Yes, you did hit the nail on the head.
You will get asymmetry in the improved design, but asymmetry is a fact of life on the Internet, and there's really no good reason to expect symmetric routing of traffic to/from. Shoot, the whole concept of packet routing is that separate packets are routed independently of each other and may take different paths, even packets going in the same direction.
Personally, I loath PBR. Its one of those technologies that when I decide that its the best solution to the problem, I stop and take a step back to see if I really understand the real nature of the problem, even back to figuring out what the business problem to be solved is. When I do so, I almost always find that there is a way to solve the problem without using a technology like that.
Having full Internet routes in your routers will take some getting used to, but once you get used to it, it is indeed very easy to understand and troubleshoot. Certainly there are fewer "moving parts" of different protocols to worry about.
You don't want to have full Internet routes in your OSPF database, so you'll want to advertise a default via OSPF into the interior of your network (or perhaps static default...personally I prefer default in OSPF). That will move traffic towards the BGP speaking Internet routers which can make the more fully informed decision of having the full Internet routes.
That will give you close to "destination based best path". There will still be cases where the traffic will do things you don't quite expect, so you'll want to get familiar with the BGP route selection process.
Just like BGP attributes are packed when sending BGP UPDATEs, they are stored in memory in a rather compact format where each prefixes only holds references to the attributes that apply to that route. The AS path and the communities applied to a route are typically the attributes that are largest in size and as these are often the same over a large amount of routes, a great deal of memory can be saved by just storing an AS path once and then keeping references to all routes for which this AS path applies. The exact in-memory format changes with different versions of IOS/JUNOS.
A route for the same prefix received via different eBGP sessions will likely share many attributes (especially if the eBGP sessions are to the same upstream) and so they can be "packed" quite efficiently in memory.
Your explanation of BGP behaviour is mostly correct. R1 has sent the content of its entire BGP RIB to R2. R2s eBGP session is enablde and for every route received, R2 will compare it to the one in its BGP RIB (which mostly contains routes from R1). When R2 finds a prefix from its new eBGP peer that is better than the one in BGP RIB, it will use the new eBGP route and announce it to R1. If R1 finds the route received from R2 to be better than its own route (received from its eBGP session) then R2 will withdraw the route that it announced to R2. The routers will only announce their best route and if the best route is not from eBGP but from another iBGP neighbor, it will not announce it unless you have some route-reflection going on as well. You can easily end up in a scenario where both R1 and R2 each select all the routes learnt from their respective eBGP session as the best routes and that means they will always announce a full table to their iBGP buddies.

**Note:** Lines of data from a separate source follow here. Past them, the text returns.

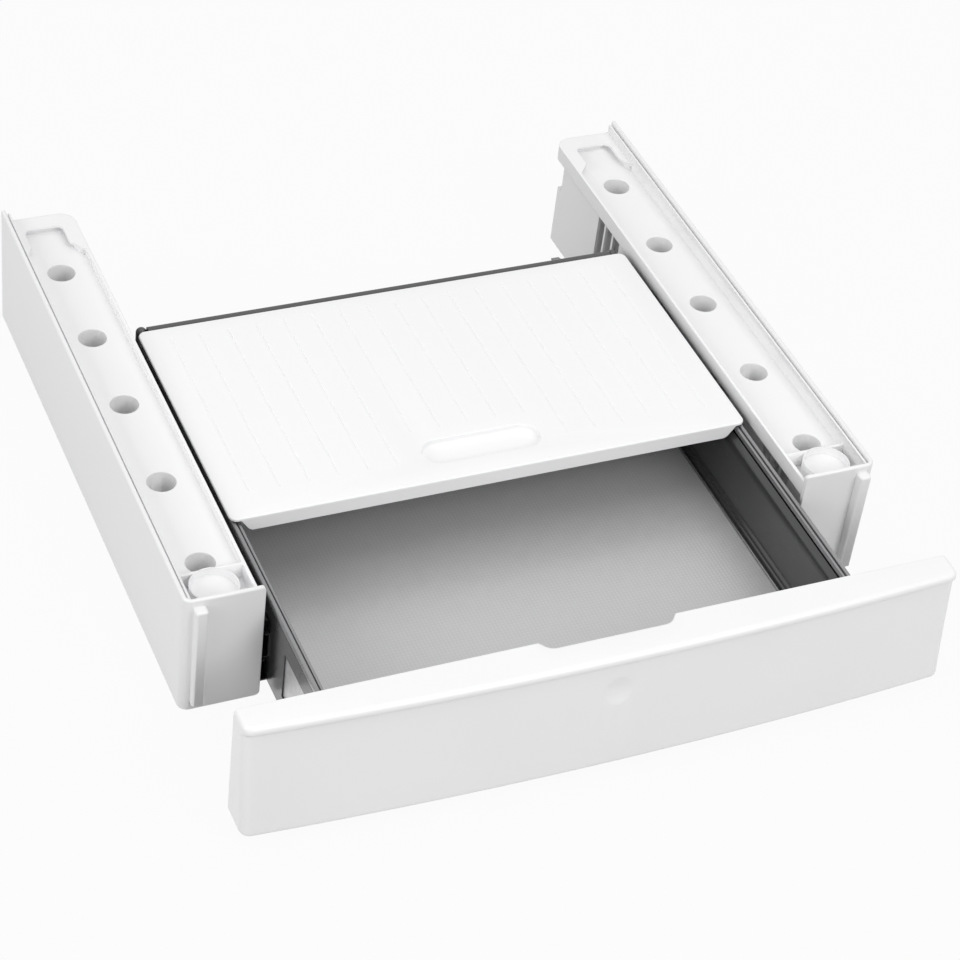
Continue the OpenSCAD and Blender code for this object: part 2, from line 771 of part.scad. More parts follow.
// Ribs and screw bosses inside the shell, which the back panel seats on
module fascia_ribs() {
    seat = fascia_y - fascia_t / 2;
    for (share = rib_x_shares, s = [-1, 1])
        box(s * share * half_w - fascia_t / 3, s * share * half_w + fascia_t / 3, front_y - over,
            seat, 0, kit_h);
    for (s = [0, 1]) mirror([s, 0, 0]) fascia_screw_places()
        translate([0, 0, -fascia_t / 2 - 2 * fascia_top_d])
            cylinder(r = fascia_screw_r + fascia_t, h = 2 * fascia_top_d);
}

module fascia_pilots() {
    fascia_screw_places() translate([0, 0, -fascia_screw_l - fit])
        cylinder(r = fascia_screw_r + fit / 3, h = 2 * fascia_screw_l);
}

module fascia() {
    color("white") kit() difference() {
        fascia_form(0);
        difference() {
            translate([0, over, 0]) fascia_form(fascia_t);
            translate([0, 0, kit_h - notch_h - fascia_t]) linear_extrude(notch_h + fascia_t)
                notch_outline(fascia_t);
            fascia_ribs();
        }
        translate([0, 0, kit_h - notch_h]) linear_extrude(notch_h + over) notch_outline(0);
        fascia_pilots();
        mirror([1, 0, 0]) fascia_pilots();
        translate([0, crest_y - lip_r - 0.22 * fascia_lean - dimple_r + dimple_l, dimple_z])
            sphere(dimple_r, $fn = 360);
    }
}

// Flat panel that closes the fascia's back
module fascia_back() {
    w = half_w - fascia_t - fit;
    hole = notch_w / 2 + fascia_t + fit;
    color("whitesmoke") kit() along_y(fascia_y - fascia_t / 2, fascia_y) difference() {
        translate([-w, fascia_z + fascia_t + fit]) square([2 * w, kit_h - fascia_z - 2 * (fascia_t + fit)]);
        translate([-hole, kit_h - notch_h - fascia_t - fit]) square([2 * hole, notch_h]);
        for (s = [-1, 1], z = fascia_screw_z) translate([s * fascia_screw_x, z])
            circle(fascia_screw_r + fit / 3);
    }
}

// Zinc bracket inside the hollow side, which shows through the window
module fascia_bracket() {
    x = inner_x + skin_t;
    difference() {
        translate([0, 0, window_z - 2 * skin_t]) linear_extrude(window_top - window_z + 4 * skin_t)
            sheet([[x, window_y + window_l + 2 * back_t], [x, fascia_y],
                [skin_x - skin_t - fit, fascia_y]], skin_t);
        fascia_screw_places() translate([0, 0, -2 * over])
            cylinder(r = fascia_screw_r + fit / 3, h = 4 * over);
    }
}
module right_fascia_bracket() { color("silver") right_of() fascia_bracket(); }
module left_fascia_bracket() { color("silver") left_of() fascia_bracket(); }

module fascia_screw_places() {
    for (z = fascia_screw_z) translate([fascia_screw_x, fascia_y, z]) rotate([-90, 0, 0]) children();
}

module fascia_screws() {
    color("silver") both_sides() fascia_screw_places() {
        translate([0, 0, skin_t]) cylinder(r = 1.7 * fascia_screw_r, h = skin_t);
        translate([0, 0, -fascia_screw_l]) cylinder(r = fascia_screw_r, h = fascia_screw_l + 1.5 * skin_t);
    }
}

// Worktop

module lid_outline() {
    translate([0, lid_y + lid_d / 2]) round_square(lid_w, lid_d, lid_r);
}

module lid_grooves() {
    for (i = [1:groove_count]) {
        x = (i - (groove_count + 1) / 2) * groove_pitch;
        y0 = abs(x) < grip_w / 2 + groove_pitch / 2 ? grip_y + grip_d : lid_y + grip_d;
        box(x - groove_w / 2, x + groove_w / 2, y0, lid_y + lid_d - grip_d / 2,
            lid_top - groove_w / 2, lid_top + over);
    }
}

module lid_apron_plate() {
    edge = tube_x - top_tube_r;
    bottom = lid_top - lid_apron;
    along_y(lid_y, lid_y + lid_t)
        polygon([[-edge, lid_z], [edge, lid_z], [edge - (lid_z - bottom) * 0.7, bottom],
            [(lid_z - bottom) * 0.7 - edge, bottom]]);
}

module worktop() {
    rib = 2 * lid_t;
    color("white") kit() difference() {
        union() {
            translate([0, 0, lid_z]) linear_extrude(lid_t) lid_outline();
            lid_apron_plate();
            translate([0, grip_y, lid_top - grip_l - lid_t]) linear_extrude(grip_l)
                stadium(grip_w + 2 * lid_t, grip_d + 2 * lid_t);
            for (share = lid_rib_x_shares)
                box(share * lid_w - lid_t / 2, share * lid_w + lid_t / 2, lid_y + lid_t / 2,
                    lid_y + lid_d, lid_z - rib, lid_z + lid_t / 2);
        }
        translate([0, grip_y, lid_top - grip_l]) linear_extrude(grip_l + over) stadium(grip_w, grip_d);
        lid_grooves();
    }
}

// Glide that lies on the top tube and guides the worktop along its inner side
module glide() {
    edge = tube_x - top_tube_r - fit;
    along_y(lid_y + 2 * lid_t, lid_y + lid_d - 2 * lid_t)
        sheet([[edge - 2 * glide_t, top_z - 1.4 * top_tube_r], [edge - glide_t, top_z - 1.4 * top_tube_r],
            [edge - glide_t, top_z + fit], [tube_x + 0.9 * top_tube_r, top_z + fit]], glide_t);
}
module right_glide() { color("lightgray") right_of() glide(); }
module left_glide() { color("lightgray") left_of() glide(); }

left_base();
right_base();
left_cover();
right_cover();
front_cross_rail();
rear_cross_rail();
cross_rail_screws();
left_runner_bracket();
right_runner_bracket();
left_fixed_rail();
right_fixed_rail();
runner_screws();
left_middle_rail();
right_middle_rail();
left_outer_cage();
right_outer_cage();
left_outer_balls();
right_outer_balls();
left_inner_cage();
right_inner_cage();
left_inner_balls();
right_inner_balls();
left_drawer_rail();
right_drawer_rail();
drawer_rail_screws();
left_side_inner();
right_side_inner();
left_side_outer();
right_side_outer();
left_top_tube();
right_top_tube();
side_rivets();
drawer_bottom();
back_panel();
back_clip();
left_corner_post();
right_corner_post();
fascia();
fascia_back();
left_fascia_bracket();
right_fascia_bracket();
fascia_screws();
worktop();
left_glide();
right_glide();
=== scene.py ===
"""Looks, light and camera of the stacking kit with drawer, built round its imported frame."""

import json
import logging
import math
from dataclasses import dataclass, field
from enum import Enum
from typing import Iterable, Sequence, Union

import bmesh
import bpy
from mathutils import Euler, Matrix, Vector


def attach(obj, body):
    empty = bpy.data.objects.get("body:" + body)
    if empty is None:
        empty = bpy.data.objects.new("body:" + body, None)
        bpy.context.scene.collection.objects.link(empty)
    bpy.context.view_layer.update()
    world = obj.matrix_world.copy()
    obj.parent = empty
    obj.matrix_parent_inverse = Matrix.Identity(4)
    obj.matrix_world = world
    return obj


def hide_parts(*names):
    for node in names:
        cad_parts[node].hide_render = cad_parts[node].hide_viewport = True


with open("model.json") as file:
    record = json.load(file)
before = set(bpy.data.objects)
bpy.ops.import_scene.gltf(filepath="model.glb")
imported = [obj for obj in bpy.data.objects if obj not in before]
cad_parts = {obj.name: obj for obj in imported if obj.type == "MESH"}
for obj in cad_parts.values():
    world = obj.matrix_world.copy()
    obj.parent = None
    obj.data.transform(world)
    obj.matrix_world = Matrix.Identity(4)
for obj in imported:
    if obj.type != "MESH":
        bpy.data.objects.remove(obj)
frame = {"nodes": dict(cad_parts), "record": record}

LOG = logging.getLogger("stacking_kit")
MM = 0.001
MIDDLE_Y = 181.0
SIDES = ((1, "right"), (-1, "left"))
TOWARDS_FRONT = Matrix.Rotation(math.radians(90), 3, "X")
TOWARDS_RIGHT = Matrix(((0, 0, 1), (1, 0, 0), (0, 1, 0)))
Number = Union[int, float, "Value"]
Element = Union[bmesh.types.BMVert, bmesh.types.BMEdge, bmesh.types.BMFace]


class Body(Enum):
    """Bodies of the frame that a piece can ride on."""

    COLUMNS = "columns"
    DRAWER = "drawer"
    LID = "lid"


class Pattern(Enum):
    """Surface pattern that is raised in a finish."""

    CHECKER = "checker"
    ROLLED = "rolled"


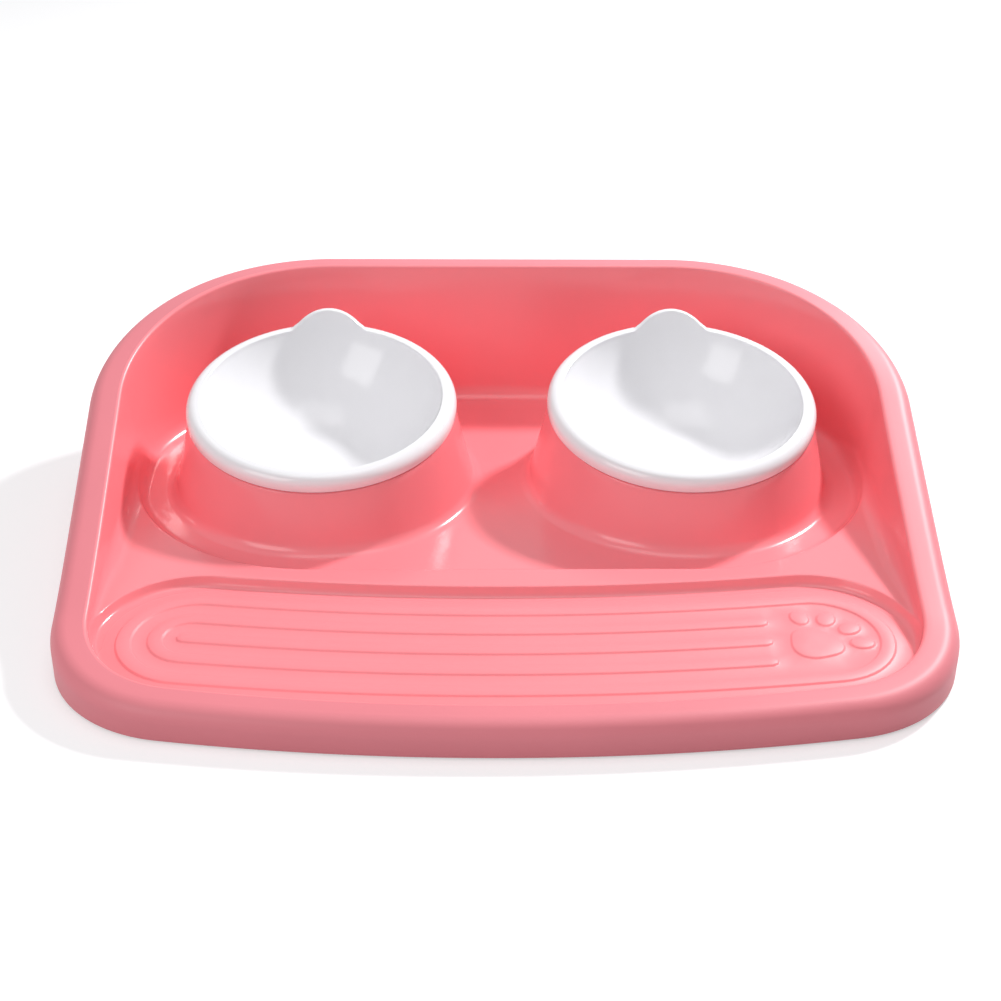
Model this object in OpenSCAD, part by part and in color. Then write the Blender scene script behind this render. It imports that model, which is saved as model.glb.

There's also something called "best external" which means you always announce your best eBGP route regardless if that's the one you have chosen as best path or not. Best external enhances convergence time by not having to go through "BGP path hunting" when something breaks. Obviously it consumes more memory.
Personally I don't think BGP Soft reset enhancement is much of an enhancement. RAM is cheap, so keeping the routes, exactly as received from your neighbor, in memory is quite easy, especially on a modern router. JUNOS doesn't even offer you the option to not store it - it always keeps the Adj-RIB-IN, but JUNOS was designed in the late 90s when RAM was plentiful and not in the 80s when IOS made the scene. If someone out there designing a router thinks "let's save on RAM because we have BGP soft reset enhancement", I'd like to shoot that person ;)
On the other hand, if you are running a network with old routers running low on memory I totally understand if you don't enable soft-reconf.
Bottom line, it's difficult to say and depends on your environment.
Best Answer
If the providers can filter their updates for you, then that's fewer prefixes to be sent over your links, and fewer for you to process.
A common technique is for providers to send you their AS and directly connected customer AS's, in addition to a default route. For AS's that are farther away, it may not matter which provider you use to get there.
Remember that you can control outbound traffic paths, but you're limited in what can you do for inbound traffic. So one link will probably be used more than the other. If you're really interested in balancing (outbound) traffic, you can adjust local preference for particular AS paths. But at some point, it will be more trouble than it's worth.